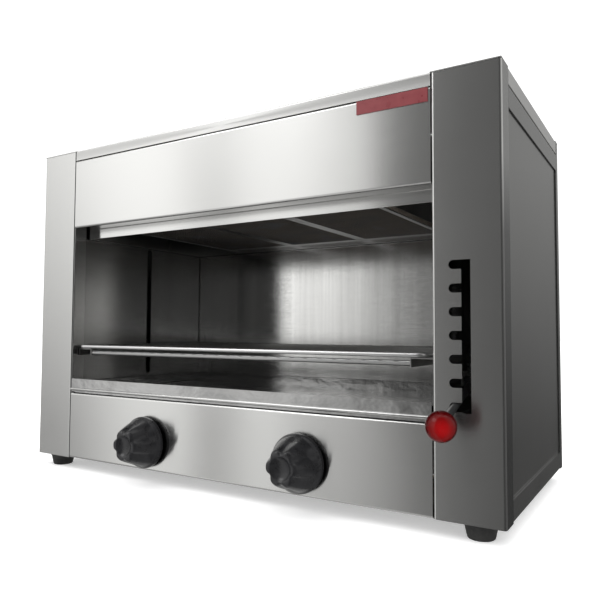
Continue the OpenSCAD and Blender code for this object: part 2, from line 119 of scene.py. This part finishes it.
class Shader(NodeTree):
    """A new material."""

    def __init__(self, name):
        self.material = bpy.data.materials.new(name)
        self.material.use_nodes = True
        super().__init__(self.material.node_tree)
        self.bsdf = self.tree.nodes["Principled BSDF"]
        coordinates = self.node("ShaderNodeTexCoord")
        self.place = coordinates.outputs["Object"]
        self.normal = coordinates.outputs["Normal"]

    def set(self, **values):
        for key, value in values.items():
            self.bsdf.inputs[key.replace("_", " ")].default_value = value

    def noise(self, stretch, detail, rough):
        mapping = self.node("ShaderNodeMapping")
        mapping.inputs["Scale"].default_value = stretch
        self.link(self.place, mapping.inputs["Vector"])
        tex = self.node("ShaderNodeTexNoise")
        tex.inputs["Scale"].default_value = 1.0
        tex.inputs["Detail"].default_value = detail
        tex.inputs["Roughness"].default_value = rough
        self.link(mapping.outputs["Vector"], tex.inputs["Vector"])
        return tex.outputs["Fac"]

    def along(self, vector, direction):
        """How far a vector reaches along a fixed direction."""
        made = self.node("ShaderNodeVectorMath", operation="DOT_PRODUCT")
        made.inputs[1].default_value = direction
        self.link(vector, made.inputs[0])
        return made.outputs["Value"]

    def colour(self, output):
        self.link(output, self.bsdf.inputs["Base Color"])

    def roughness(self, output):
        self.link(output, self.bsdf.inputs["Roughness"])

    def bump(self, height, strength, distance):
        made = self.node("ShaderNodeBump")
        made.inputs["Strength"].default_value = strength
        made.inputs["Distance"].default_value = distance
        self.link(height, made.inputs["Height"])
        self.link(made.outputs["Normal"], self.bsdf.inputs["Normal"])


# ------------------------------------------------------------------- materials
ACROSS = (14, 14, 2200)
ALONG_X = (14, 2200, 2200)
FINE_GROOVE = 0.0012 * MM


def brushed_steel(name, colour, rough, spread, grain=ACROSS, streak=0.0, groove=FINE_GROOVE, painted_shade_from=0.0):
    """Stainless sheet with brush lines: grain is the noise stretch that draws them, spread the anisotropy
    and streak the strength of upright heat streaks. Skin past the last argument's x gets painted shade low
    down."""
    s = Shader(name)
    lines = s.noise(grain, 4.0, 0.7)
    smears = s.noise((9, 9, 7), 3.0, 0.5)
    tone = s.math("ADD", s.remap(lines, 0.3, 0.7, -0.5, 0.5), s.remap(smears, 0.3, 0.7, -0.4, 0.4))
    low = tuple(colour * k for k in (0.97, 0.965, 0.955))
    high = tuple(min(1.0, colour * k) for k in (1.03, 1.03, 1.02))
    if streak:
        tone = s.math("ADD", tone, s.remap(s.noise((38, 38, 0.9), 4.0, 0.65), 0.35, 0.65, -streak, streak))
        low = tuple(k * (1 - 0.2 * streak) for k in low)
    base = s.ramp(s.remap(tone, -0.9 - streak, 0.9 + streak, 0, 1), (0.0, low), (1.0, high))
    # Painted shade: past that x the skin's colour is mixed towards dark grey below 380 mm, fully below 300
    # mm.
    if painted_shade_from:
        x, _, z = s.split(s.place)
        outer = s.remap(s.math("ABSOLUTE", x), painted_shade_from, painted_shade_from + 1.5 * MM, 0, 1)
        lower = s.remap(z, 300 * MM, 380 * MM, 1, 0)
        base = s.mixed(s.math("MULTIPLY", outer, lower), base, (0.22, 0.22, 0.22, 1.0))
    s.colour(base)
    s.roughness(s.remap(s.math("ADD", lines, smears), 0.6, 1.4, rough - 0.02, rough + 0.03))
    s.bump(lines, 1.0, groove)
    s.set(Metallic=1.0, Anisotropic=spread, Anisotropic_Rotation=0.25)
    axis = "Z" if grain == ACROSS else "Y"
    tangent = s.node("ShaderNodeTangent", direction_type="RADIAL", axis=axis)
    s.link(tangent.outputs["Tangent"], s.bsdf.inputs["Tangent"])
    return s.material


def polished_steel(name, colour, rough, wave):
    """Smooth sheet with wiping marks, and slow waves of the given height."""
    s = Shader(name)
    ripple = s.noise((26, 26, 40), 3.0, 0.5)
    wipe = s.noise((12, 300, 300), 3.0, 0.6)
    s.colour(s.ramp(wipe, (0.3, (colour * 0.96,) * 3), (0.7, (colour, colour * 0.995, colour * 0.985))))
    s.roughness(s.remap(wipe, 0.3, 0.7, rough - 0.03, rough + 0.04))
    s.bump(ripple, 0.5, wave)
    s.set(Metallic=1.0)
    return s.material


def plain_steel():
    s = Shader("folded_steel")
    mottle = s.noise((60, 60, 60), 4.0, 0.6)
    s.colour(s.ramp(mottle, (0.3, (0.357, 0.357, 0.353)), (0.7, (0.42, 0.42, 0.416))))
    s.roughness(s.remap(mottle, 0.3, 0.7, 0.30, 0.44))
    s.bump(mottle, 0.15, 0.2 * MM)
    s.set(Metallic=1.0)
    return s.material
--
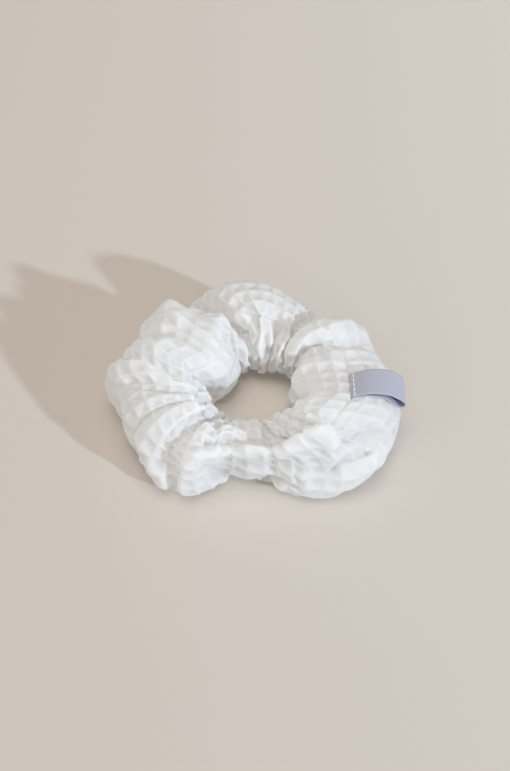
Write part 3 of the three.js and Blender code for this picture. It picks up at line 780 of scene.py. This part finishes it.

Aim of the task: Which lines hold the word "scene"? Return all of them from the records above.

The output:
Continue the OpenSCAD and Blender code for this object: part 2, from line 119 of scene.py. This part finishes it.
Write part 3 of the three.js and Blender code for this picture. It picks up at line 780 of scene.py. This part finishes it.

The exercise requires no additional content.